**DATA ROWS:**
++++

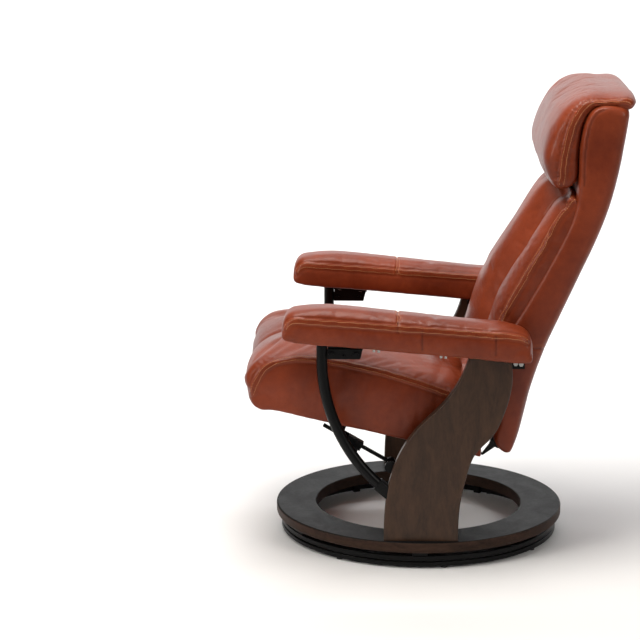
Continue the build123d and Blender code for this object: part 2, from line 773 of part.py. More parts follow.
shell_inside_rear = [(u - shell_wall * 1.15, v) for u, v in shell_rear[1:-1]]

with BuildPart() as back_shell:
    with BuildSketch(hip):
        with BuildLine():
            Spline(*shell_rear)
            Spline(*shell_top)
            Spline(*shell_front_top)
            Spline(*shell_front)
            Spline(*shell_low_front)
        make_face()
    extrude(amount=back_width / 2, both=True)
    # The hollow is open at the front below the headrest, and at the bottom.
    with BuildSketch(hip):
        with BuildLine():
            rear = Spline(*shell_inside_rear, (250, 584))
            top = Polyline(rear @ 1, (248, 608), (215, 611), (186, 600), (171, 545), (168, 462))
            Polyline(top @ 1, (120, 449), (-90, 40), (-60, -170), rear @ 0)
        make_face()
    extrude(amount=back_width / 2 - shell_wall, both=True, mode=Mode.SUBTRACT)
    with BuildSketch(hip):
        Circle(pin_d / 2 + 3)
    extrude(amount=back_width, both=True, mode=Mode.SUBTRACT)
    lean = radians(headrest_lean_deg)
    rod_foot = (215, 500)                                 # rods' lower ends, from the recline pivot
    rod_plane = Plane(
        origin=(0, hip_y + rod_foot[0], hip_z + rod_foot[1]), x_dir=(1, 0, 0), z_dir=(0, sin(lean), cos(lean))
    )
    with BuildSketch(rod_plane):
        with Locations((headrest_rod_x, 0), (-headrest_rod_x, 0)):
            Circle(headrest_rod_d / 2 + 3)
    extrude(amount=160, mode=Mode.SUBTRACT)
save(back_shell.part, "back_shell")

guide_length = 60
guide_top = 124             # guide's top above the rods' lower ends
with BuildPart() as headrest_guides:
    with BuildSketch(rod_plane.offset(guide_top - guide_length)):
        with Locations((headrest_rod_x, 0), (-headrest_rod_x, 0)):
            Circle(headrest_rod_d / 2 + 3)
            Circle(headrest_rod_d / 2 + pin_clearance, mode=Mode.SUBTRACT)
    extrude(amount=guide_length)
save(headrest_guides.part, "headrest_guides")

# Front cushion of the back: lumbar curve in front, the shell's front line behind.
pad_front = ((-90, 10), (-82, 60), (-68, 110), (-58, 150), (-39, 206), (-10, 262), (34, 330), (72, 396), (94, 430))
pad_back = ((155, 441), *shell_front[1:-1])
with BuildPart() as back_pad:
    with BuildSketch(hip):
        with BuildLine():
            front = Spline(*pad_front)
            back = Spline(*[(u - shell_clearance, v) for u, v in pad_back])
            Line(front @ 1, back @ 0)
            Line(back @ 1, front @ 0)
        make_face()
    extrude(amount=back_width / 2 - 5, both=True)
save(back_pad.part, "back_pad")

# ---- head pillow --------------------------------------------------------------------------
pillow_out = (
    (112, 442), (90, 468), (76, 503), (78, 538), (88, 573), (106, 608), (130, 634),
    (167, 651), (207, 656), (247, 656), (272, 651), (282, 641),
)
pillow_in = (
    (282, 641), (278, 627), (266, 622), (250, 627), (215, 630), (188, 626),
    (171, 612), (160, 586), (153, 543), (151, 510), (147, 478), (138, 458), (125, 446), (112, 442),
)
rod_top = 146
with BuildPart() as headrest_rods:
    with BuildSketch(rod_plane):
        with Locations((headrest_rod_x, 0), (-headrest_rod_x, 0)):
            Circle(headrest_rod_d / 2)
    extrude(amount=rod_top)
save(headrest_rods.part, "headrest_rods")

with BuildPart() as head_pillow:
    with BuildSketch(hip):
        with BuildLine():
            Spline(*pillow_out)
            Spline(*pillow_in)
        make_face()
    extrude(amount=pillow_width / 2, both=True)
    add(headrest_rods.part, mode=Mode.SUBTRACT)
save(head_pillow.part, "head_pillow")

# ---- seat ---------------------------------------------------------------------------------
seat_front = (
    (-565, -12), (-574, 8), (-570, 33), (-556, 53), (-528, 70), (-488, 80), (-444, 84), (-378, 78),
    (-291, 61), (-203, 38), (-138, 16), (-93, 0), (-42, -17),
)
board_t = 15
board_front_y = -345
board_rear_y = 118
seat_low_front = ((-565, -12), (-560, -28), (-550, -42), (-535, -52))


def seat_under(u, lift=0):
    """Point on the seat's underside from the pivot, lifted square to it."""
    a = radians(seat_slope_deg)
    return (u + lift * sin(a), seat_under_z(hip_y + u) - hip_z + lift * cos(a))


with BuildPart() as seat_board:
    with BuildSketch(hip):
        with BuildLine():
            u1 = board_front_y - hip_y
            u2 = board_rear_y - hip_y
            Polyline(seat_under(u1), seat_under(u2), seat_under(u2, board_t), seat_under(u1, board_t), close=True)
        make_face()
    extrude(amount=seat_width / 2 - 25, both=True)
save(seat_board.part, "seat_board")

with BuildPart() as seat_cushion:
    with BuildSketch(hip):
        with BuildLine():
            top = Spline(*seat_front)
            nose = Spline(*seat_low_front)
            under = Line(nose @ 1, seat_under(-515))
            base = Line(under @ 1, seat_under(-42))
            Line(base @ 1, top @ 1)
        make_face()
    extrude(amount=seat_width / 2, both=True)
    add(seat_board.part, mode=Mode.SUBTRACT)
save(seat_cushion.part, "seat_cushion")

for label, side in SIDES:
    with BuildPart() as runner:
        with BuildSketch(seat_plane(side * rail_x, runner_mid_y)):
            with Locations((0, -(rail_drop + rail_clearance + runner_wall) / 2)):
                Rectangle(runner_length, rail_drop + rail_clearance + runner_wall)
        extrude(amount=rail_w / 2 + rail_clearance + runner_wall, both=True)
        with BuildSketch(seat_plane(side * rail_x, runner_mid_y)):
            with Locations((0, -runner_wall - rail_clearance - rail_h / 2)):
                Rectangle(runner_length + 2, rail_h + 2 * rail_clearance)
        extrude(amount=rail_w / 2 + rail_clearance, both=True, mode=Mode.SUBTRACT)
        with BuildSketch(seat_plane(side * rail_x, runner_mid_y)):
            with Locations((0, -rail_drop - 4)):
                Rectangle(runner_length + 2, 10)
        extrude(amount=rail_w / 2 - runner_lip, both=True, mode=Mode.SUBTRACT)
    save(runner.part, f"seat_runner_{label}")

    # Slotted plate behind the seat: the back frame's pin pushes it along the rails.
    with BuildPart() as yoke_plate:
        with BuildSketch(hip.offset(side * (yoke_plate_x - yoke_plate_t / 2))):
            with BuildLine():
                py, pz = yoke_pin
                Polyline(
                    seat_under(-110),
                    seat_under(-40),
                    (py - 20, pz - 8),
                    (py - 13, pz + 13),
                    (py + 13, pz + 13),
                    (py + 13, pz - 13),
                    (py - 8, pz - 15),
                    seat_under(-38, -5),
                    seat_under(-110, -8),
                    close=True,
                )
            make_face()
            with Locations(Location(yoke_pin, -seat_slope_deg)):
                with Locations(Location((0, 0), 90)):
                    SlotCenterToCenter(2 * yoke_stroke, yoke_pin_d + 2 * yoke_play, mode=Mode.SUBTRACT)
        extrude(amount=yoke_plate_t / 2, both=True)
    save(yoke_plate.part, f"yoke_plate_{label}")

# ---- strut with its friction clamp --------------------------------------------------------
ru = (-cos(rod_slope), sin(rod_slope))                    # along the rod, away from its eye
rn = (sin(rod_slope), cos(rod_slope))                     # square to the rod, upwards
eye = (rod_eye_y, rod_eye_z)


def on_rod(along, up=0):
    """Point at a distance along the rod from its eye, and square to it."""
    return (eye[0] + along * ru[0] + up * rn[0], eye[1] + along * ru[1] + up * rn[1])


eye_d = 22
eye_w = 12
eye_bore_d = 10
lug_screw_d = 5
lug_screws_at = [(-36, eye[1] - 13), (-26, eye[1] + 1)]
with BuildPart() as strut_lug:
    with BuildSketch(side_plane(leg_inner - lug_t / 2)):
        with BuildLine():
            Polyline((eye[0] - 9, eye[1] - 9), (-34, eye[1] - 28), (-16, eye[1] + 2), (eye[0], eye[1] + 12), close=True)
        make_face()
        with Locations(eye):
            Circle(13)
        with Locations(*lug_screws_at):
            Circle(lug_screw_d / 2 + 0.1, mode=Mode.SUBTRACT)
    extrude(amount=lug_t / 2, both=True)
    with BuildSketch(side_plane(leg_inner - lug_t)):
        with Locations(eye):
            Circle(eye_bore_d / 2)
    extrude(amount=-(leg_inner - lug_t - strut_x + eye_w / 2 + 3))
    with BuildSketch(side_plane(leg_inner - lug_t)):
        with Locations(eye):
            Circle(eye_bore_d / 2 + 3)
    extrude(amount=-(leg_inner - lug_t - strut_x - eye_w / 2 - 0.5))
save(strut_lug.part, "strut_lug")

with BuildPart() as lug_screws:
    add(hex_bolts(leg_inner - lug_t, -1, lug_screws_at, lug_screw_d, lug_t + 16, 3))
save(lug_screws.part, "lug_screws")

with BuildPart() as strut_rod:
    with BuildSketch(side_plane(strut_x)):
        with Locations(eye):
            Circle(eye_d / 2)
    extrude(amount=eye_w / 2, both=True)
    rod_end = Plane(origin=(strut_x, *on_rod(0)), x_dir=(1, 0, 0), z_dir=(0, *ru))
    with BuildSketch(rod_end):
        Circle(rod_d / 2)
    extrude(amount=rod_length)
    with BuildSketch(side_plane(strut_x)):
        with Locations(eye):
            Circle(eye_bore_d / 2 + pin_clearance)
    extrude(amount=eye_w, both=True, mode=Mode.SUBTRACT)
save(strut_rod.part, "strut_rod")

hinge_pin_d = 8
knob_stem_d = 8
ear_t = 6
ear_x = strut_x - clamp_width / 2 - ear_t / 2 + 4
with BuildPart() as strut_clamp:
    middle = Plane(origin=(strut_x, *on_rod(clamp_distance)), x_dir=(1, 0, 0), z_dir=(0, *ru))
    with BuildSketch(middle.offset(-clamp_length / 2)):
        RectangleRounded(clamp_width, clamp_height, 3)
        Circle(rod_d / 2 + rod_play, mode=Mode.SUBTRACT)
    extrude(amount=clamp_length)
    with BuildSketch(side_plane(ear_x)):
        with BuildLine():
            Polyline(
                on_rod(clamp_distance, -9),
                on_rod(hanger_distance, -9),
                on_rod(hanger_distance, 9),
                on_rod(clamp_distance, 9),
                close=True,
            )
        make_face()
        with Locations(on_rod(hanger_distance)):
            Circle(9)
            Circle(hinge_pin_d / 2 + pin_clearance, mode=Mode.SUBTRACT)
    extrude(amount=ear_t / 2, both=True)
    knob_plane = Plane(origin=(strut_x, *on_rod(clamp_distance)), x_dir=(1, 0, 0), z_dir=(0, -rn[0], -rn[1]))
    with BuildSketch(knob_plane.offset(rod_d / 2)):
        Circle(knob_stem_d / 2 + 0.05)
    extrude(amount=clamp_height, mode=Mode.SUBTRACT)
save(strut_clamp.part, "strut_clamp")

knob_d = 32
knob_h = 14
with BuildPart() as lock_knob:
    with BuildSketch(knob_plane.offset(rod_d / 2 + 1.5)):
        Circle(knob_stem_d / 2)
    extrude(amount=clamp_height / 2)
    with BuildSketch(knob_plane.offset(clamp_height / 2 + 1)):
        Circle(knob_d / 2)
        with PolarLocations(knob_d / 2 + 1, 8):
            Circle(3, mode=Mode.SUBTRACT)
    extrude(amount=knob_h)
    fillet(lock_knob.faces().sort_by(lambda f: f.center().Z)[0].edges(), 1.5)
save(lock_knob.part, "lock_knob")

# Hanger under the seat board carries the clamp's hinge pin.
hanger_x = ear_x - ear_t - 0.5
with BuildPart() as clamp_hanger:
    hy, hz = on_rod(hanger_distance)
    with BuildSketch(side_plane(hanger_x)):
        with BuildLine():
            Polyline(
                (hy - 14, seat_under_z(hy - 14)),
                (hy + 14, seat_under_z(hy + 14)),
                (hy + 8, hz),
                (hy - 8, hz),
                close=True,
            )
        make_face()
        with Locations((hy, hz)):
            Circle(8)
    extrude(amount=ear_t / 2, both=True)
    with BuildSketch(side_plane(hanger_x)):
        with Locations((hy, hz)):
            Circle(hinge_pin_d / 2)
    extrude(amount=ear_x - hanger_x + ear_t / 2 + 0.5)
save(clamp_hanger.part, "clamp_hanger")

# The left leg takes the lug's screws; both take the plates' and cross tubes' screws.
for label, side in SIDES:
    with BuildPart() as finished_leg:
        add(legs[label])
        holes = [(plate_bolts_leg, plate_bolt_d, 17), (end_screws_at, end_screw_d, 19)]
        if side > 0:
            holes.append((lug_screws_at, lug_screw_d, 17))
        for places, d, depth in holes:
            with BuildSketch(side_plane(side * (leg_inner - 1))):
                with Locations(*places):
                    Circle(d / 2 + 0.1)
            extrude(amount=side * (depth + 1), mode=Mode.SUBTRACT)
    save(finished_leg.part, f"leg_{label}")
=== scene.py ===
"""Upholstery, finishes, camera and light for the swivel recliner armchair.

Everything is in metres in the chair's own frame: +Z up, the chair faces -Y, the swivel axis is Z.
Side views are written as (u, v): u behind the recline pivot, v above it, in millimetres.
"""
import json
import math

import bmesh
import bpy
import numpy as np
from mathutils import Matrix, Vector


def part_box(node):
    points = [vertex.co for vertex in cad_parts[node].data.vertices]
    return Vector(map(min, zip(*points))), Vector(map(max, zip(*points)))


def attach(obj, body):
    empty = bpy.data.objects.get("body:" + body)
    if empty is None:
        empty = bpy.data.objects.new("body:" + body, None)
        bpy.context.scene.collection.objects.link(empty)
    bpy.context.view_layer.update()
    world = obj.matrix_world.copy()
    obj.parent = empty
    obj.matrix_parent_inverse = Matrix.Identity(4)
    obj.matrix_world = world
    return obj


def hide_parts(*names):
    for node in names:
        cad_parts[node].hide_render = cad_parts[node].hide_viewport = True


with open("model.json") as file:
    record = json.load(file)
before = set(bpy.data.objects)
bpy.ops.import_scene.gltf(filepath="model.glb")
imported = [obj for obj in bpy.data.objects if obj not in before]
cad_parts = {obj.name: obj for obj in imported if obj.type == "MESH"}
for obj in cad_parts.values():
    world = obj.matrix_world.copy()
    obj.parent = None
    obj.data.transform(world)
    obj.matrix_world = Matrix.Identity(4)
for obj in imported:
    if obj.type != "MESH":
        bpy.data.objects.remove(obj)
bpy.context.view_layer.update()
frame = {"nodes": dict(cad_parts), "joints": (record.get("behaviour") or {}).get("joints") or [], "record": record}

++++

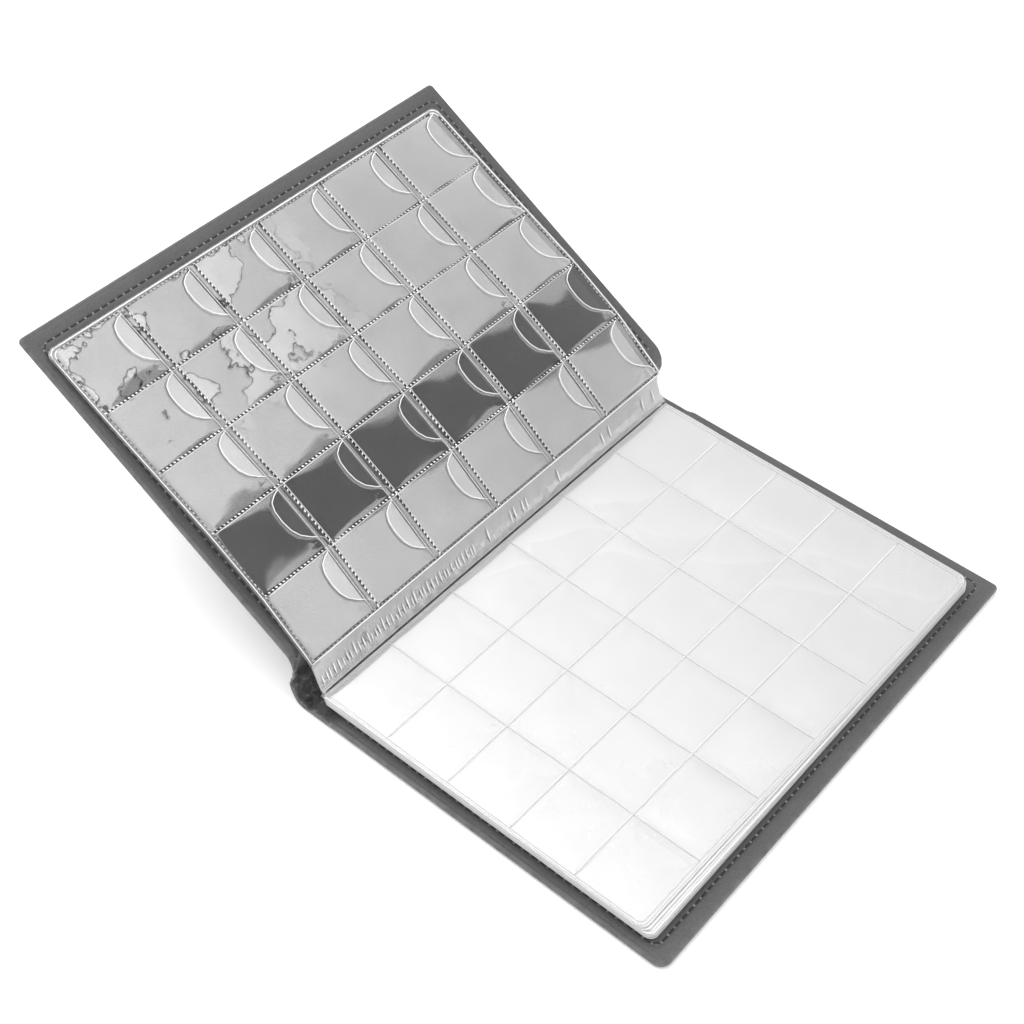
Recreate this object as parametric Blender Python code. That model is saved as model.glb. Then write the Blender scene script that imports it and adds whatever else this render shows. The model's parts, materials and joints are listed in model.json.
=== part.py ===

++++

**AIM:** Return only the stretch of the material above from the line holding "Continue the build123d" through the line holding "shell_inside_rear = [(u", copied exactly.

**EXERCISE SOLUTION:**
Continue the build123d and Blender code for this object: part 2, from line 773 of part.py. More parts follow.
shell_inside_rear = [(u - shell_wall * 1.15, v) for u, v in shell_rear[1:-1]]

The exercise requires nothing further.